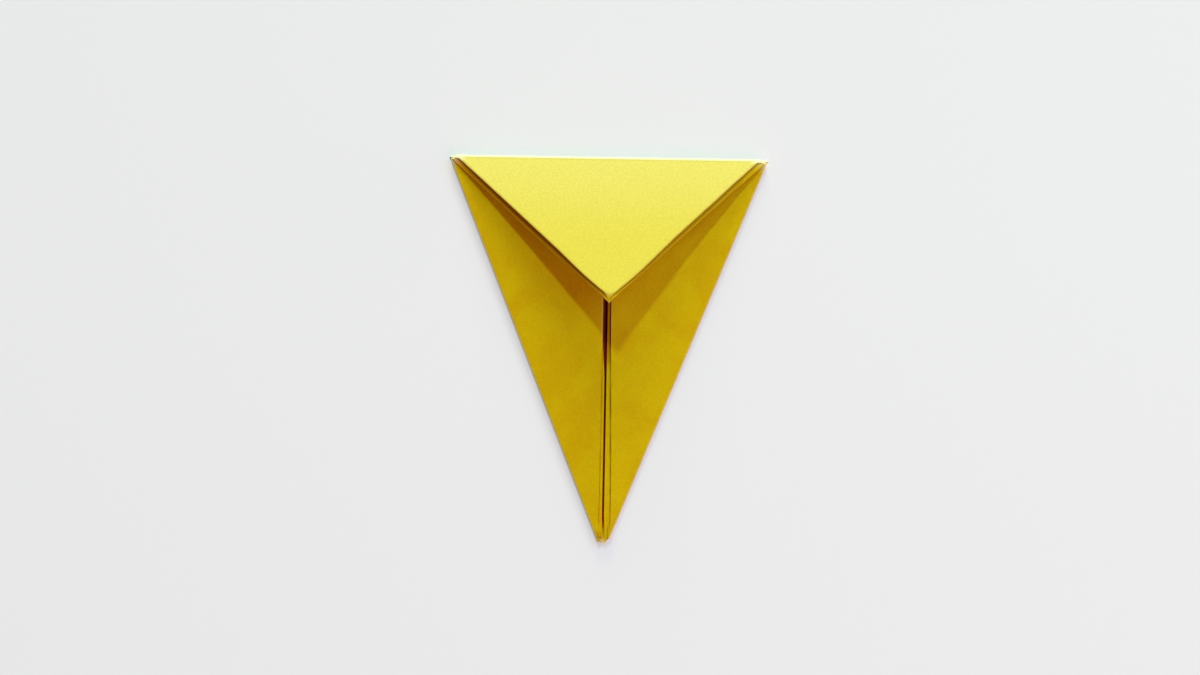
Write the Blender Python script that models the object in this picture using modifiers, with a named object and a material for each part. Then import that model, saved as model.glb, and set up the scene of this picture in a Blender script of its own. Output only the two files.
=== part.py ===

- - -

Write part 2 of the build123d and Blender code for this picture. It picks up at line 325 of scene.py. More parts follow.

- - -

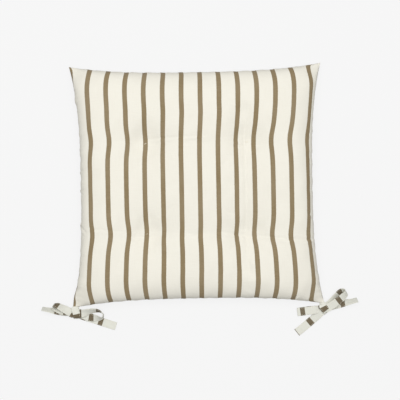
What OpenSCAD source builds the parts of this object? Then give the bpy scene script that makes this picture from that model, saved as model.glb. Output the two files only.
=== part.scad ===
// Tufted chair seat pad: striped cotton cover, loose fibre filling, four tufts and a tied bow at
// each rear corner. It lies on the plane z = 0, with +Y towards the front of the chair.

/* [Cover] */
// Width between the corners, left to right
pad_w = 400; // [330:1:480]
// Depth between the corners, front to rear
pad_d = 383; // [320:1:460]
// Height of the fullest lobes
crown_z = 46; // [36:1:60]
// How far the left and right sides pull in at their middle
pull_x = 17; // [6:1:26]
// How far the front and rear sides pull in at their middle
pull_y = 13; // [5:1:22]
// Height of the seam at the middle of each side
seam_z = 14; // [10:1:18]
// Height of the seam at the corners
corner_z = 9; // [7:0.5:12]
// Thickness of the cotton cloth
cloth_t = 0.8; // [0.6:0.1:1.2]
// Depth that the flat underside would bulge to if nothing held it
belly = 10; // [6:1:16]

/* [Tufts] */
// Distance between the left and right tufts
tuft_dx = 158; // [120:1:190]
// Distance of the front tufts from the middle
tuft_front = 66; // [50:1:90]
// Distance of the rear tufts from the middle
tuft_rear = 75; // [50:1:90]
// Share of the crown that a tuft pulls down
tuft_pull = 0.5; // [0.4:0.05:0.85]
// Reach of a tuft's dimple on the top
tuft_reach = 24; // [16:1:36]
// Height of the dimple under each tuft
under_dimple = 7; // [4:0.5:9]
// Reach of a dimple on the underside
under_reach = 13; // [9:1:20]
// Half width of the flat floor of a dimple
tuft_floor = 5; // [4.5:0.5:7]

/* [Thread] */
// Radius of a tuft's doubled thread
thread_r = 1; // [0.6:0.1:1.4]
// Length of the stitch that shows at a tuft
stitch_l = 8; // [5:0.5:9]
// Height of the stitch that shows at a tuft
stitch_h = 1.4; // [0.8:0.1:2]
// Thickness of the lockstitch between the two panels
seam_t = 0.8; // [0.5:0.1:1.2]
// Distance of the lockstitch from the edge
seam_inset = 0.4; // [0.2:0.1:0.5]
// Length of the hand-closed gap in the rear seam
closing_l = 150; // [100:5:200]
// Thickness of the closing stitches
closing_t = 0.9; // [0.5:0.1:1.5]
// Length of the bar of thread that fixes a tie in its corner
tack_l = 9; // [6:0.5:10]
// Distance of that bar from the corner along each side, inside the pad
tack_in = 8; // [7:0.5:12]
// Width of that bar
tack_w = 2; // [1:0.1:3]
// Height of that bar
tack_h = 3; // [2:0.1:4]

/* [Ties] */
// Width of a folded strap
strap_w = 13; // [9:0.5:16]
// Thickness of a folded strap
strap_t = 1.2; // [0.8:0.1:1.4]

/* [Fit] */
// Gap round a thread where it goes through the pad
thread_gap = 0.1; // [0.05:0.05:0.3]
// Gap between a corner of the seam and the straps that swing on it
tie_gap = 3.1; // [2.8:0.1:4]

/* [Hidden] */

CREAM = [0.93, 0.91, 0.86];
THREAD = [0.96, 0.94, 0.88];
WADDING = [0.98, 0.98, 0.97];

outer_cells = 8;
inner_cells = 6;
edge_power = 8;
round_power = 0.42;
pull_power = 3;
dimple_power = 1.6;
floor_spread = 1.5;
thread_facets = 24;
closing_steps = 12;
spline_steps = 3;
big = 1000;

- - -

Copy out exactly the lines from the one with "What OpenSCAD source" through the one with "of the chair.", counting both ends, and no other lines.

What OpenSCAD source builds the parts of this object? Then give the bpy scene script that makes this picture from that model, saved as model.glb. Output the two files only.
=== part.scad ===
// Tufted chair seat pad: striped cotton cover, loose fibre filling, four tufts and a tied bow at
// each rear corner. It lies on the plane z = 0, with +Y towards the front of the chair.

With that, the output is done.